Mario Caballero

Personal information
- Full name: Mario Felipe Caballero Arévalo
- Date of birth: 23 August 1943
- Place of birth: Cofradía, Cortés, Honduras
- Date of death: 23 August 2019 (aged 76)
- Place of death: San Pedro Sula, Cortés, Honduras
- Position: Forward

Senior career*
- Years: Team / Apps / (Gls)
- 1958–1974: Marathón

International career
- 1964–1967: Honduras

= Mario Caballero =

Honduran footballer (born 1944)

Mario Felipe Caballero Arévalo (23 August 1943 – 23 August 2019) was a Honduran footballer.
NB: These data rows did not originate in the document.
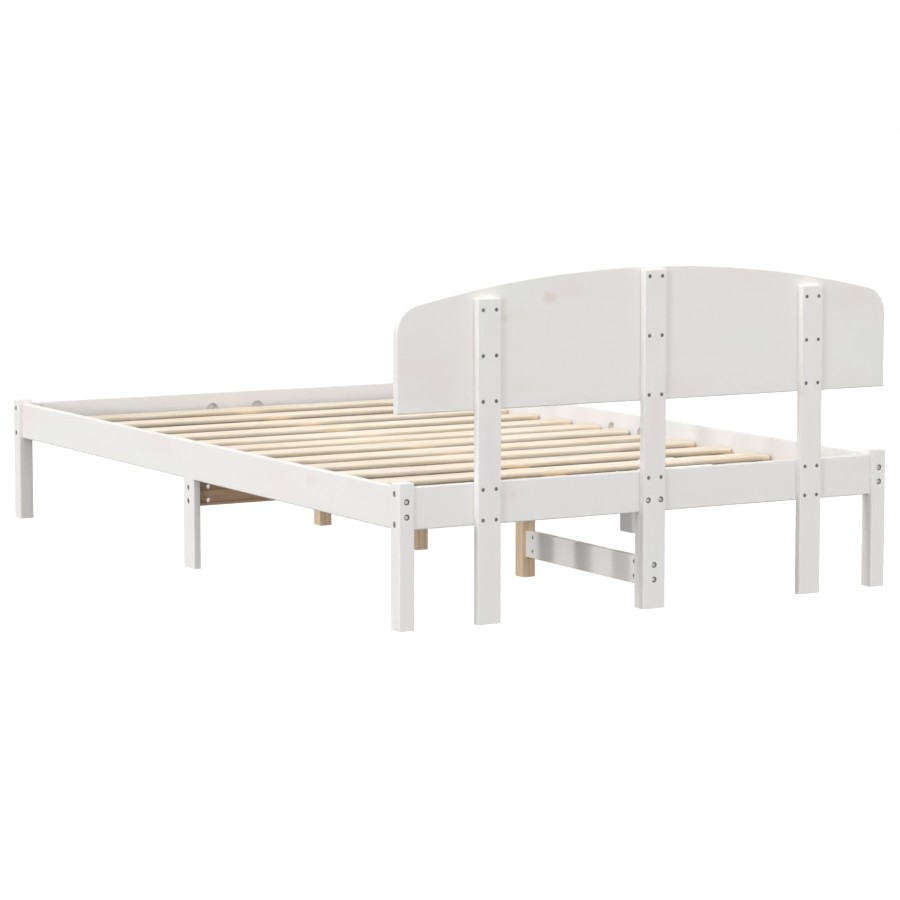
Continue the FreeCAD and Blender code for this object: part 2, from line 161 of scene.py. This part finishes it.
def depths(tree, name):
    """Distance from a point in to the nearest side of the node's box, on each axis."""
    points = node_points(name)
    low, high = points.min(axis=0), points.max(axis=0)
    place = tree.nodes.new("ShaderNodeTexCoord")
    centred = add(tree, "ShaderNodeVectorMath", {1: tuple((low + high) / 2)}, operation="SUBTRACT")
    join(tree, place, "Object", centred, 0)
    from_middle = add(tree, "ShaderNodeVectorMath", operation="ABSOLUTE")
    join(tree, centred, 0, from_middle, 0)
    inward = add(tree, "ShaderNodeVectorMath", {0: tuple((high - low) / 2)}, operation="SUBTRACT")
    join(tree, from_middle, 0, inward, 1)
    parts = tree.nodes.new("ShaderNodeSeparateXYZ")
    join(tree, inward, 0, parts, 0)
    return parts


def place_parts(tree):
    """Object coordinates split into X, Y and Z."""
    place = tree.nodes.new("ShaderNodeTexCoord")
    parts = tree.nodes.new("ShaderNodeSeparateXYZ")
    join(tree, place, "Object", parts, 0)
    return parts


def compare(tree, kind, first, second):
    """Math node of a kind on two values; each is a socket or a plain number."""
    made = add(tree, "ShaderNodeMath", operation=kind)
    feed(tree, made.inputs[0], first)
    feed(tree, made.inputs[1], second)
    return made.outputs[0]


def grain_shift(number, step, start=(0.0, 0.0, 0.0)):
    """Place in the noise for a board's number, so that no two boards share their grain."""
    return tuple(first + number * part for first, part in zip(start, step))


BLACK = grey(0.0)
WHITE = grey(1.0)
PAINT = colour(238, 236, 234)
PAINT_PINK = colour(238, 231, 230)
PAINT_GREEN = colour(234, 236, 231)
PAINT_MAUVE = colour(234, 228, 233)
PAINT_ROSE = colour(238, 226, 224)
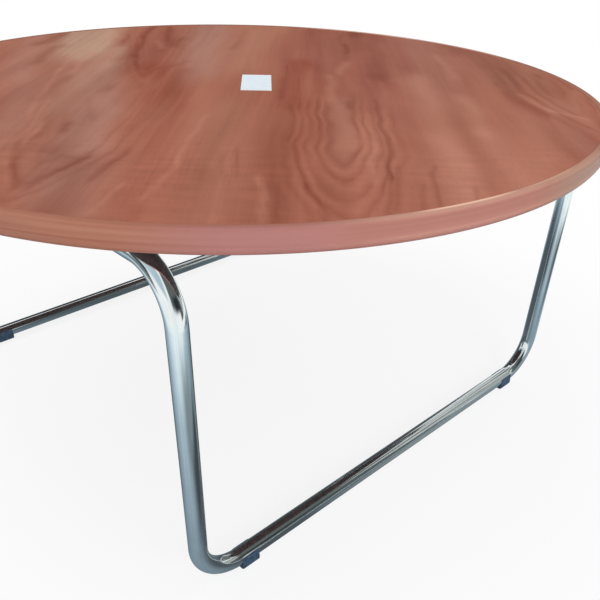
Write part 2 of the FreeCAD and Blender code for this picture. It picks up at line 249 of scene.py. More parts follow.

Nicknamed "Cofra", he played as a midfielder for Marathón throughout the 1960s and the early 1970s. He also represented Honduras internationally for the 1967 CONCACAF Championship.

==Club career==
Born on 23 August 1943, Caballero was given the nicknamed of "Cofra" as it was a nickname given from his home city of Cofradía, making his debut for Marathón during the 1958–59 Honduran Amateur League. Throughout his career, he would form the main offensive composition of the club alongside his teammates Julio Fonesca and his brother Mauro Caballero as he was the top scorer in the final seasons of amateur Honduran football. He would continue his career into the Honduran footballing league entering professionalization. He retired following the 1973–74 Honduran Liga Nacional due to an injury that left him unable to play any longer. His final goal for the club occurred on 6 September 1970

==International career==
Caballero was first called up to represent Honduras for the 1965 CONCACAF Championship qualifiers as well as the 1966 FIFA World Cup qualifiers. He would make his official tournament debut during the following 1967 CONCACAF Championship where the team achieved 3rd place.

==Personal life==
Caballero died on 23 August 2019 at San Pedro Sula.